Тот везет Фадеева на свою дачу, ставит водку, съезжаются бубенновские кореша — как на подбор, два жутчайших подонка, два черносотенца, стихотворцы Сергей Смирнов и Сергей Васильев. И эта братва отводит душу, сладострастно унижая того, кто, что б там ни было, им не чета.

Пьяный, босой, небритый Фадеев, оголодавший настолько, что редиску сует себе в рот вместе с ботвой, вконец теряя достоинство, лебезит перед Васильевым:

«— Сережка, как я перед тобой виноват! Боже мой, как я перед тобой виноват! Я же люблю твои стихи… Я еще во время войны должен был провести тебя на Сталинскую премию.

— Что делать, Саша. Ведь я во время войны не мог от тебя забеременеть.

— Ах, вот как ты бьешь. Ну что ж, бей. Я это заслужил».

Трезвый бьет по ослабевшему от водки — вот уж действительно ниже пояса: речь о родившей от Фадеева Маргарите Алигер. Попробовал бы «Сережка» что-то подобное вякнуть, когда «Саша» был — Александр Александрович. А сейчас:

«…Фадеев… плакал, вытирая слезы грязным носовым платком…

— Симонов однодневка. Это не художник. В конце концов, это карьерист высокого масштаба, хотя я и признаю, что он очень способный человек.

— Так тебе и надо, суке, — говорили Фадееву Бубеннов и Васильев. — Ты сам его породил. Вот теперь и пожинай, что посеял.

— Да, верно. Так мне и надо».

Олеша и Фадеев. Два одиночества, равно безуспешно надеющиеся вырваться из замкнувшегося круга — навязывая себя человеку, которому ты в очевидную тягость, или пластаясь перед теми, кто в иную минуту мерзок и тягостен для тебя.

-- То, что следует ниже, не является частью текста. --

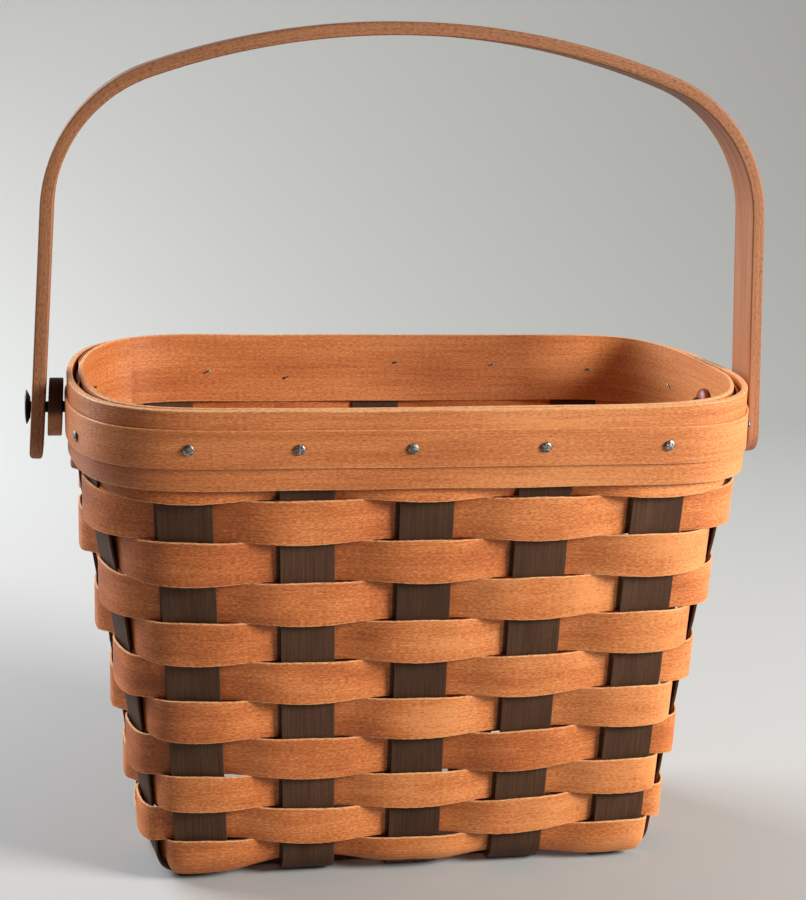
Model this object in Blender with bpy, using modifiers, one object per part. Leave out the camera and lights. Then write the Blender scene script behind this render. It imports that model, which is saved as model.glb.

Два одиночества — того, кого привыкли считать обожаемым центром застолья, и того, чей привычный облик: снисходительно-строгий глава писательского союза, классик, любимец вождя.

Неужели эти два одиночества и заслужены в равной степени?

От Кавалерова до «Кавалера»

Что до Фадеева, то водка — водкой, запой — запоем, но для начала ведь надо было, чтобы тебя и в трезвом твоем состоянии нечто соединило с этими монстрами, которых ты же и породил.

В мемуарах Семена Липкина рассказано, как однажды Фадеев — опять же в период запоя, «когда он становился удивительно человечен» (понимай: человечен, если и оказывался среди людей, а не нелюдей) — зашел на дачу Чуковского, где собрались сын Корнея Ивановича Николай, сам Липкин и Заболоцкий. И поделился с ними негодованием:

«Что делается в нашей литературе, конец света. Прислали мне из Пятигорска повесть „Кавалер Золотой звезды“, кому-то наверху она понравилась. Дорогие мои Коли и Сема, дальше идти некуда, дальше табуретки. Остается кричать: „Спасите наши души“.

вернуться

1

«Я была дома одна — звонок в дверь. Открываю. Стоит Юрий Олеша и, не сказав „здравствуйте“ и не войдя в квартиру, сразу с порога говорит: „Дайте пятьсот рублей“. Я сказала: „Что вы, Юрий Карлович, с ума, что ли, сошли? Хотите пять?“ Он сказал: „Давайте пять“. Взял и ушел, не войдя и не простившись».

(Из воспоминаний Натальи Чидсон, жены Николая Эрдмана).